Having driven through Livingston with trees obscuring much of the town, it comes as a bit of a surprise to now catch glimpses of fields between the trees as the A705 follows two short straights south west into the village of Seafield. The wide, straight alignment of Redhouse Road quickly passes through the village, with several bus stops and pedestrian crossing points, and a continuously hatched central strip which flares out at most junctions to accommodate right tuning traffic. A few fields survive between Seafield and Blackburn, albeit with the Historic Blackburn House set down to the left. The hatched centre strip resumes as the A705 follows East Main Street between modern housing estates and into the centre of the village. It then fades away in place of some parking bays before the turning lanes for the long signalised staggered crossroads with the B792 amongst the shops in the centre.
This was all that there was to the old village, a few old houses set around the crossroads on the banks of the River Almond.

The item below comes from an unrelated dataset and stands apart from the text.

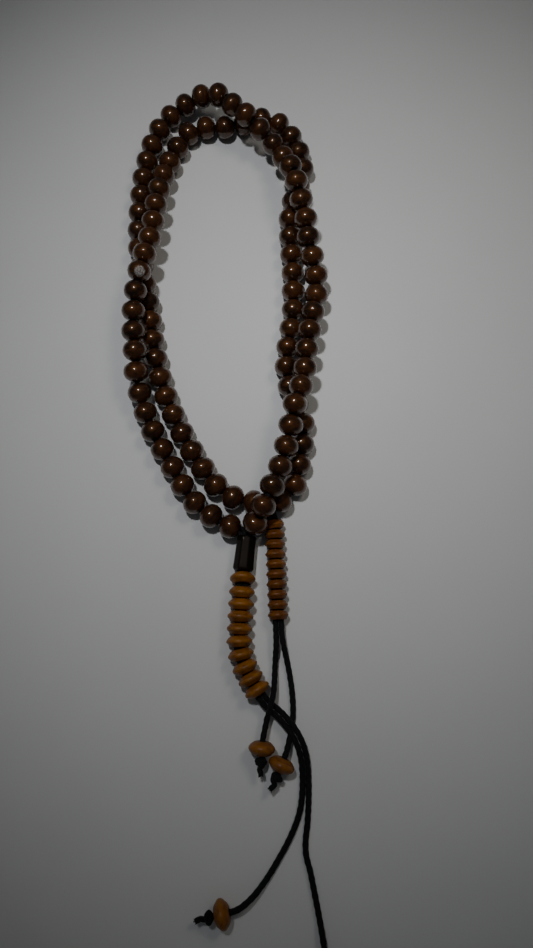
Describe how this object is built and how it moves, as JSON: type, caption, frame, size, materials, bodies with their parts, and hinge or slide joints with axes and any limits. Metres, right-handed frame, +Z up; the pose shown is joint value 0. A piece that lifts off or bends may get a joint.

However, large housing estates were built throughout the twentieth century, turning a small village into a small town. West Main Street, with intermittent hatching, then leads out of Blackburn, past the large Academy and a small industrial area before crossing fields once more. A very wide central reservation then appears, with traffic lights installed in the early 2000s. This is where the A705 meets the out-of-zone A801, which leads to [Whitburn Interchange|J4]] of the M8, before crossing the county to reach the M9 via the infamous gap (in the modern road alignment) as it crosses the River Avon. This junction sits at the entrance to East Whitburn, which is quickly passed through on Main Street, before the A705 enters the much larger town of Whitburn. Main Street becomes East Main Street, which widens as it approaches the town centre, parking bays lining either side. The route then terminates on the A706 at the traffic-light-controlled Whitburn Crossroads in the town centre.
History
The A705 was originally considerably longer, but over the years it has been curtailed and rerouted several times. At the eastern end, it started on the original A71 in the centre of Mid Calder and headed west along some of what is now the B7015. The A71 followed Bank Street, turning onto Main Street, with the A705 continuing west on Market Street. The junction with the B8046 / Calder Park Road has been redesigned - the A705 originally kept priority here, indeed the line of the B8046 is quite a new road. The B7015 still crosses the Almond at the same bridge, but the A705 then short-cutted the loop of the B7015, as it passed to the south of the Academy (now a cycle route) and then continued to follow the cycle route through Livingston Village. From the village square, it followed Kirk Lane, with a footbridge surviving across the Lochshot Burn, then passed through the houses to pick up the B7015 once more.
The straight line of the original A705 then passed to the south of Mill Roundabout to find Old Cousland Road, but from Toll Roundabout West to Whitburn the A705 still follows its historic line. The development of Livingston New Town began in the late 1960s, and by 1971 the first changes to the A705 have started to appear. The new Cousland Road is already marked on the OS One Inch Sheet, but unclassified, with the A705 still following its old route. There is a spur, however, to tie it into the Almond Interchange, which is at that time the southern terminus of the A899. As the new town grew, so the A705 was diverted onto the new road, probably at the time that the Mid Calder bypass was completed and the A71 moved.
To the west of Whitburn, the A705 used to continue to Bellshill. The 5 mile Boghall to Whitburn section of the Edinburgh to Glasgow new road was completed in 1932 but the A8 doesn't appear to have been diverted onto it immediately, as it is still shown on the original line on the 1932 OS Ten Mile Map. This has changed by 1936, and the Whitburn – Newhouse section of the former A705 is now marked as the A8, before diverting onto another section of new road (also shown on the 1932 map) as far as Ballieston. This led to the section west of Newhouse being renumbered as the A775. Since the opening of the M8 motorway, replacing the A8, the former A705 from Whitburn Crossroads to Newhouse has been renumbered again, and is now the B7066.